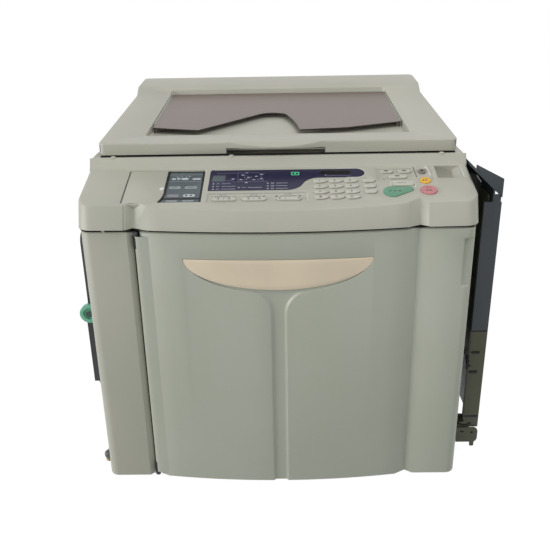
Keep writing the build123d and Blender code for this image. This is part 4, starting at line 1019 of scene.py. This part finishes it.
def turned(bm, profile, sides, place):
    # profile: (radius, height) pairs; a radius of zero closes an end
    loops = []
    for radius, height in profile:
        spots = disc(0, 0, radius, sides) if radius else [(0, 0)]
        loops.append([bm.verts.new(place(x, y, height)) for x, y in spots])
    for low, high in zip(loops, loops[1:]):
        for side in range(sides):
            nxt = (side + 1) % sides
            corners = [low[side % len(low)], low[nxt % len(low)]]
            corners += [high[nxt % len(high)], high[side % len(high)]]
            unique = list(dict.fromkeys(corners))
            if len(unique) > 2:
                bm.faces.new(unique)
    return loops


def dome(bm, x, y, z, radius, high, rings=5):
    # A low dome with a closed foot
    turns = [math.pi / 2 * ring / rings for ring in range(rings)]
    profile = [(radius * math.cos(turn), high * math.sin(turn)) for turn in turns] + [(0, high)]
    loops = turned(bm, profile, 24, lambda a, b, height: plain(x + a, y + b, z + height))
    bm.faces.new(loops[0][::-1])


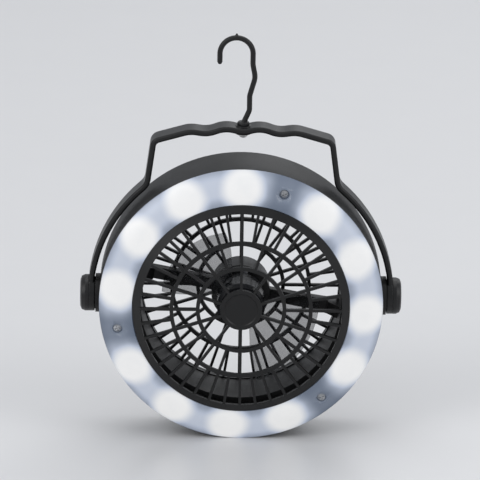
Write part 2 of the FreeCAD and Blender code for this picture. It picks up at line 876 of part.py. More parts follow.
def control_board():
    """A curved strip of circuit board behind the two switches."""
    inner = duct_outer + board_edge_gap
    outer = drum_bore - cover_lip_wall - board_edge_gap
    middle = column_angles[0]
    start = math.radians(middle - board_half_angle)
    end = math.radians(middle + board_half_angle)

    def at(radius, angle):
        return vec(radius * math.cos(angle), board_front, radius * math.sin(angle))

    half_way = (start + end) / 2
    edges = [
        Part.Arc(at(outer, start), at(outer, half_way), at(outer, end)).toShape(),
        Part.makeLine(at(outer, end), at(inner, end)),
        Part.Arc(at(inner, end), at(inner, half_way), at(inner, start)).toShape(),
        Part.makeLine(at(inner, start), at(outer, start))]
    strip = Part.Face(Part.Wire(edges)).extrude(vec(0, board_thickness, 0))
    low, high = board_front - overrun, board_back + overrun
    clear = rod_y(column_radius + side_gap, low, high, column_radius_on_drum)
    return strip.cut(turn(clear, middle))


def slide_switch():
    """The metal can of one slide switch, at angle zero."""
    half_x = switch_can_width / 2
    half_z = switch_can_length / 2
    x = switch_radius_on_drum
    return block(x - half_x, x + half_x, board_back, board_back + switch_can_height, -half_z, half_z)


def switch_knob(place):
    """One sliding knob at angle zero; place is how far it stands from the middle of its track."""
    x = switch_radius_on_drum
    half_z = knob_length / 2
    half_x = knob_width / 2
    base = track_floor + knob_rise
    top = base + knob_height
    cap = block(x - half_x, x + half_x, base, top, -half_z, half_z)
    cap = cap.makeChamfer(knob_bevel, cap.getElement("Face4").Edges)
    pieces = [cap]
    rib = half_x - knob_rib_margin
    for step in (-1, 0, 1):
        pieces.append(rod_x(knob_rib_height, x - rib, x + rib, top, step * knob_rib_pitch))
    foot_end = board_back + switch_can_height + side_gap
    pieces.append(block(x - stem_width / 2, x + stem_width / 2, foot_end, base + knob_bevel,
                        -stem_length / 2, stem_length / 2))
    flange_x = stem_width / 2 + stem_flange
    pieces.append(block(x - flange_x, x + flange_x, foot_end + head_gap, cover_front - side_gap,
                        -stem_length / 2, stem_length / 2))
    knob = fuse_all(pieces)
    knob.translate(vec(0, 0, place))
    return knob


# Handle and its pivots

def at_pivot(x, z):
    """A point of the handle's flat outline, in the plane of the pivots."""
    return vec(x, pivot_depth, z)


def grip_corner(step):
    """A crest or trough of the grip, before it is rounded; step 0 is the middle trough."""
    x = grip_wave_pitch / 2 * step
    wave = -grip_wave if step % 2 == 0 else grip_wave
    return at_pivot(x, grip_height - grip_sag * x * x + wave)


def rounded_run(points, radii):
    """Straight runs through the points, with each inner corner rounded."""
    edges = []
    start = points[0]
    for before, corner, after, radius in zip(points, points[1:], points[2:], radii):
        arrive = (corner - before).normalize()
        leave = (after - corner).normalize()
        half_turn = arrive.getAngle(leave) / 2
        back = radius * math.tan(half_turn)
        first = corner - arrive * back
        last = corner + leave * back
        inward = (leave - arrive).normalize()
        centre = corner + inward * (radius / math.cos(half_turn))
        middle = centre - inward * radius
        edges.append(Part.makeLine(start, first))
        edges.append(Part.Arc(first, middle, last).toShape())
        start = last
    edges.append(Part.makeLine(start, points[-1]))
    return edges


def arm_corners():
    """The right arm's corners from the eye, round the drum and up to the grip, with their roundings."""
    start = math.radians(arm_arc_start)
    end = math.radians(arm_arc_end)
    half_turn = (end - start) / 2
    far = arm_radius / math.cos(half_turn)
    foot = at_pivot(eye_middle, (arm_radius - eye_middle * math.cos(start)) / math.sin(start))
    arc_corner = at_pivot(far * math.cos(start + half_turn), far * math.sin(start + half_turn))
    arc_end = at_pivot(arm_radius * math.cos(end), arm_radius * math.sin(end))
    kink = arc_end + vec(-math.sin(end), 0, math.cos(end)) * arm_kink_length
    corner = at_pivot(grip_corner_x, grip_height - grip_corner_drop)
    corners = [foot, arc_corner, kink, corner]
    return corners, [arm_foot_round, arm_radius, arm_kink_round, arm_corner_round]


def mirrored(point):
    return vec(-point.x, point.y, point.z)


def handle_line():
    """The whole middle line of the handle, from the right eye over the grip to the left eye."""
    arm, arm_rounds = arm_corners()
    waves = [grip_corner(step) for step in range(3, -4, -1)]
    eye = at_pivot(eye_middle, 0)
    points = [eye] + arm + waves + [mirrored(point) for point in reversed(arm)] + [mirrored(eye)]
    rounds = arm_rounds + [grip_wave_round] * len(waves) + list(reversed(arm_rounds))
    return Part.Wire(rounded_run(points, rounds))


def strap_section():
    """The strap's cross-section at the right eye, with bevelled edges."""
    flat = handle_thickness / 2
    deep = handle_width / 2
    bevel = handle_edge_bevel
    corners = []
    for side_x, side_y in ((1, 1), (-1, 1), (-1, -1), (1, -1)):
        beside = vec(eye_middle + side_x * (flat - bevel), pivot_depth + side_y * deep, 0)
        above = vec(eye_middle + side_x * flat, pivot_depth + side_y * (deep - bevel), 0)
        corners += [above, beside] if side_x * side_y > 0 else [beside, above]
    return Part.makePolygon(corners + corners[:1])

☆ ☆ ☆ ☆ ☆

● PROBLEM TO WORK ON: Above is a listing; print exactly its lines from the one with "Write part 2" through the one with "return vec(radius *", and no other lines.

● RESULT BELOW:
Write part 2 of the FreeCAD and Blender code for this picture. It picks up at line 876 of part.py. More parts follow.
def control_board():
    """A curved strip of circuit board behind the two switches."""
    inner = duct_outer + board_edge_gap
    outer = drum_bore - cover_lip_wall - board_edge_gap
    middle = column_angles[0]
    start = math.radians(middle - board_half_angle)
    end = math.radians(middle + board_half_angle)

    def at(radius, angle):
        return vec(radius * math.cos(angle), board_front, radius * math.sin(angle))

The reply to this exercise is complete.